» EXERCISE DETAILS
Print the entire listing. Each line must match the original exactly.

» INFORMATION PROVIDED
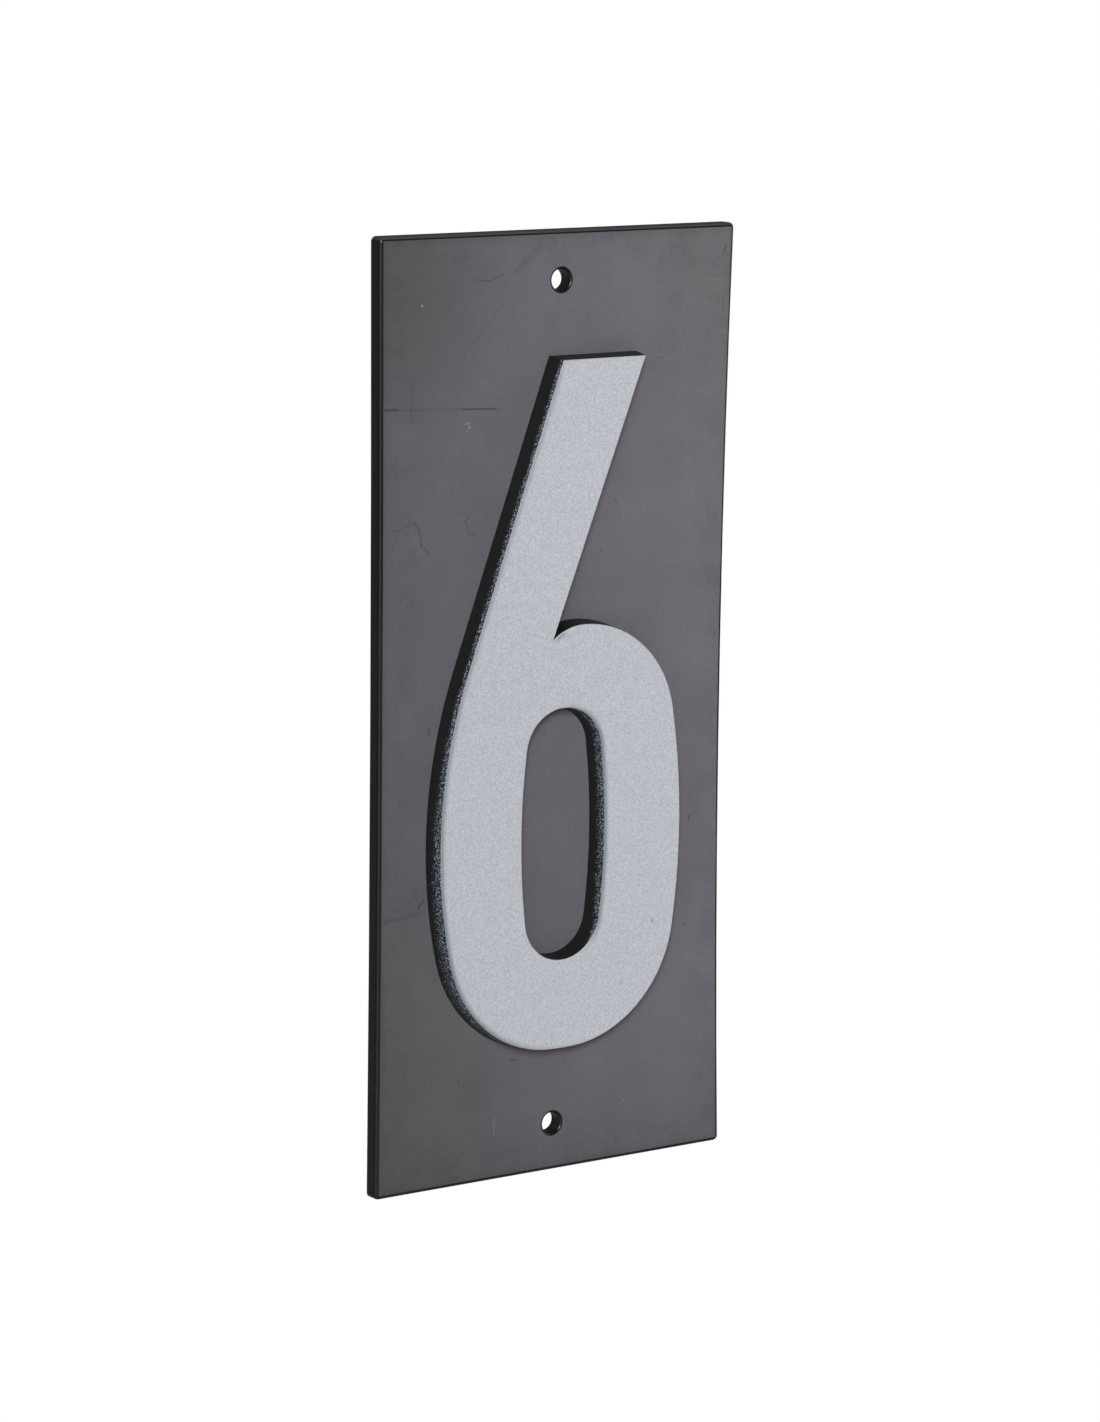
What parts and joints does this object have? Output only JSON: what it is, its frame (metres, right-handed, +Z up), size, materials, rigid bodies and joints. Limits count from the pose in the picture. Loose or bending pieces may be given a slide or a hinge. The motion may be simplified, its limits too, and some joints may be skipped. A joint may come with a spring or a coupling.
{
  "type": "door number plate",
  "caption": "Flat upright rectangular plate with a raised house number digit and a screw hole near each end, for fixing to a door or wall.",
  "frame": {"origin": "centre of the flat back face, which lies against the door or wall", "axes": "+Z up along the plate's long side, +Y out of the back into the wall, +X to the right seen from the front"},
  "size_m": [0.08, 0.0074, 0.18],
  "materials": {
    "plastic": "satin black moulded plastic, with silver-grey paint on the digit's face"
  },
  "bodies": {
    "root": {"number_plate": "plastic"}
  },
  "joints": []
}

» SOLUTION TO THIS TASK
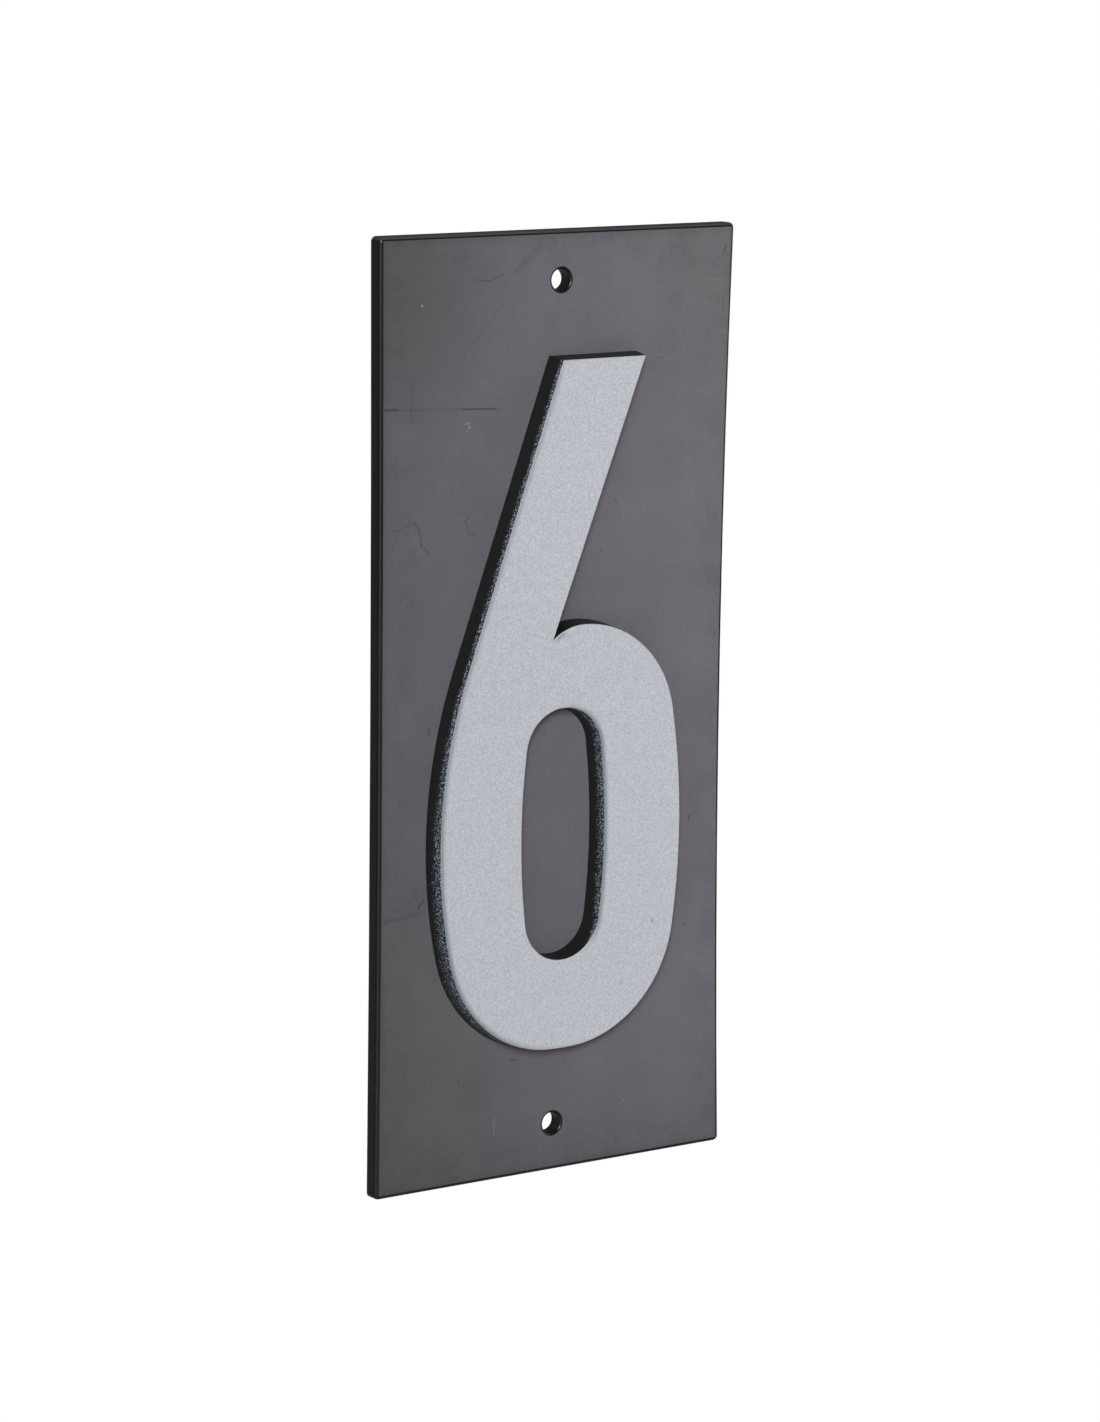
What parts and joints does this object have? Output only JSON: what it is, its frame (metres, right-handed, +Z up), size, materials, rigid bodies and joints. Limits count from the pose in the picture. Loose or bending pieces may be given a slide or a hinge. The motion may be simplified, its limits too, and some joints may be skipped. A joint may come with a spring or a coupling.
{
  "type": "door number plate",
  "caption": "Flat upright rectangular plate with a raised house number digit and a screw hole near each end, for fixing to a door or wall.",
  "frame": {"origin": "centre of the flat back face, which lies against the door or wall", "axes": "+Z up along the plate's long side, +Y out of the back into the wall, +X to the right seen from the front"},
  "size_m": [0.08, 0.0074, 0.18],
  "materials": {
    "plastic": "satin black moulded plastic, with silver-grey paint on the digit's face"
  },
  "bodies": {
    "root": {"number_plate": "plastic"}
  },
  "joints": []
}